### WHAT TO PRODUCE
Present the following data again exactly as it is shown.

####################

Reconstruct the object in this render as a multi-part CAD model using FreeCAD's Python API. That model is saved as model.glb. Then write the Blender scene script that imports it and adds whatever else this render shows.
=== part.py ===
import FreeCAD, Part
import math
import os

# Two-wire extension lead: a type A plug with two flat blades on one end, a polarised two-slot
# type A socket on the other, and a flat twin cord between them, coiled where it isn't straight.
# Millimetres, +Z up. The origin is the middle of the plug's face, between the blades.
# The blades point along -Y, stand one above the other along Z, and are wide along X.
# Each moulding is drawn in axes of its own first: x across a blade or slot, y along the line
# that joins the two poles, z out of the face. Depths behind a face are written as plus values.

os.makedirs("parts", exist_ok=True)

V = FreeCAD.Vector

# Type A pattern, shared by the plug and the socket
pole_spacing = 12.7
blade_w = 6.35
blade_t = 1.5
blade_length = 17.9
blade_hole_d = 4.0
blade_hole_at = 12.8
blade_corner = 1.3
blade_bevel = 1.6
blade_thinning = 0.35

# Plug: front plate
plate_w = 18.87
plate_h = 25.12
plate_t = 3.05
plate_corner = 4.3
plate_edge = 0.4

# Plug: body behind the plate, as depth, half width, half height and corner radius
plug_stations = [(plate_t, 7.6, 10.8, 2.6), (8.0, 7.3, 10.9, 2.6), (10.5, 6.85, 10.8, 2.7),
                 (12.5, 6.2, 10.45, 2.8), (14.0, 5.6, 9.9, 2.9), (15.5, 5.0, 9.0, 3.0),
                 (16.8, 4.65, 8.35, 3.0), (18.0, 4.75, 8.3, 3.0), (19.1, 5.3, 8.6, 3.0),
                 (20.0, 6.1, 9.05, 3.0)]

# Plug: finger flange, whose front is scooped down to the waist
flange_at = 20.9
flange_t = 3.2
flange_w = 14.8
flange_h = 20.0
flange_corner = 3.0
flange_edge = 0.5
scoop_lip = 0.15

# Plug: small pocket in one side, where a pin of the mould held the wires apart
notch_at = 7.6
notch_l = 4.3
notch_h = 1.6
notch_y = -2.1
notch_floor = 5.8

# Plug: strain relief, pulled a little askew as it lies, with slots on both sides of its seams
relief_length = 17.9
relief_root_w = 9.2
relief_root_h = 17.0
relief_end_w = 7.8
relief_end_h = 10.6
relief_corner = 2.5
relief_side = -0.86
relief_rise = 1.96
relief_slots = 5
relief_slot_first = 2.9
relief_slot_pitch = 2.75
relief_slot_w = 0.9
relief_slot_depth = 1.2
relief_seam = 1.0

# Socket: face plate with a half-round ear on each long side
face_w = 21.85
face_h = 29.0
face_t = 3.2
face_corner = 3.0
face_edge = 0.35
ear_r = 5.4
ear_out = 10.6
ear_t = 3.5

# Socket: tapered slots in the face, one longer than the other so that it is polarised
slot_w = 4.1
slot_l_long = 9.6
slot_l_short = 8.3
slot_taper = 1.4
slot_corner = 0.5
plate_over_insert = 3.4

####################

### FINISHED TASK
Reconstruct the object in this render as a multi-part CAD model using FreeCAD's Python API. That model is saved as model.glb. Then write the Blender scene script that imports it and adds whatever else this render shows.
=== part.py ===
import FreeCAD, Part
import math
import os

# Two-wire extension lead: a type A plug with two flat blades on one end, a polarised two-slot
# type A socket on the other, and a flat twin cord between them, coiled where it isn't straight.
# Millimetres, +Z up. The origin is the middle of the plug's face, between the blades.
# The blades point along -Y, stand one above the other along Z, and are wide along X.
# Each moulding is drawn in axes of its own first: x across a blade or slot, y along the line
# that joins the two poles, z out of the face. Depths behind a face are written as plus values.

os.makedirs("parts", exist_ok=True)

V = FreeCAD.Vector

# Type A pattern, shared by the plug and the socket
pole_spacing = 12.7
blade_w = 6.35
blade_t = 1.5
blade_length = 17.9
blade_hole_d = 4.0
blade_hole_at = 12.8
blade_corner = 1.3
blade_bevel = 1.6
blade_thinning = 0.35

# Plug: front plate
plate_w = 18.87
plate_h = 25.12
plate_t = 3.05
plate_corner = 4.3
plate_edge = 0.4

# Plug: body behind the plate, as depth, half width, half height and corner radius
plug_stations = [(plate_t, 7.6, 10.8, 2.6), (8.0, 7.3, 10.9, 2.6), (10.5, 6.85, 10.8, 2.7),
                 (12.5, 6.2, 10.45, 2.8), (14.0, 5.6, 9.9, 2.9), (15.5, 5.0, 9.0, 3.0),
                 (16.8, 4.65, 8.35, 3.0), (18.0, 4.75, 8.3, 3.0), (19.1, 5.3, 8.6, 3.0),
                 (20.0, 6.1, 9.05, 3.0)]

# Plug: finger flange, whose front is scooped down to the waist
flange_at = 20.9
flange_t = 3.2
flange_w = 14.8
flange_h = 20.0
flange_corner = 3.0
flange_edge = 0.5
scoop_lip = 0.15

# Plug: small pocket in one side, where a pin of the mould held the wires apart
notch_at = 7.6
notch_l = 4.3
notch_h = 1.6
notch_y = -2.1
notch_floor = 5.8

# Plug: strain relief, pulled a little askew as it lies, with slots on both sides of its seams
relief_length = 17.9
relief_root_w = 9.2
relief_root_h = 17.0
relief_end_w = 7.8
relief_end_h = 10.6
relief_corner = 2.5
relief_side = -0.86
relief_rise = 1.96
relief_slots = 5
relief_slot_first = 2.9
relief_slot_pitch = 2.75
relief_slot_w = 0.9
relief_slot_depth = 1.2
relief_seam = 1.0

# Socket: face plate with a half-round ear on each long side
face_w = 21.85
face_h = 29.0
face_t = 3.2
face_corner = 3.0
face_edge = 0.35
ear_r = 5.4
ear_out = 10.6
ear_t = 3.5

# Socket: tapered slots in the face, one longer than the other so that it is polarised
slot_w = 4.1
slot_l_long = 9.6
slot_l_short = 8.3
slot_taper = 1.4
slot_corner = 0.5
plate_over_insert = 3.4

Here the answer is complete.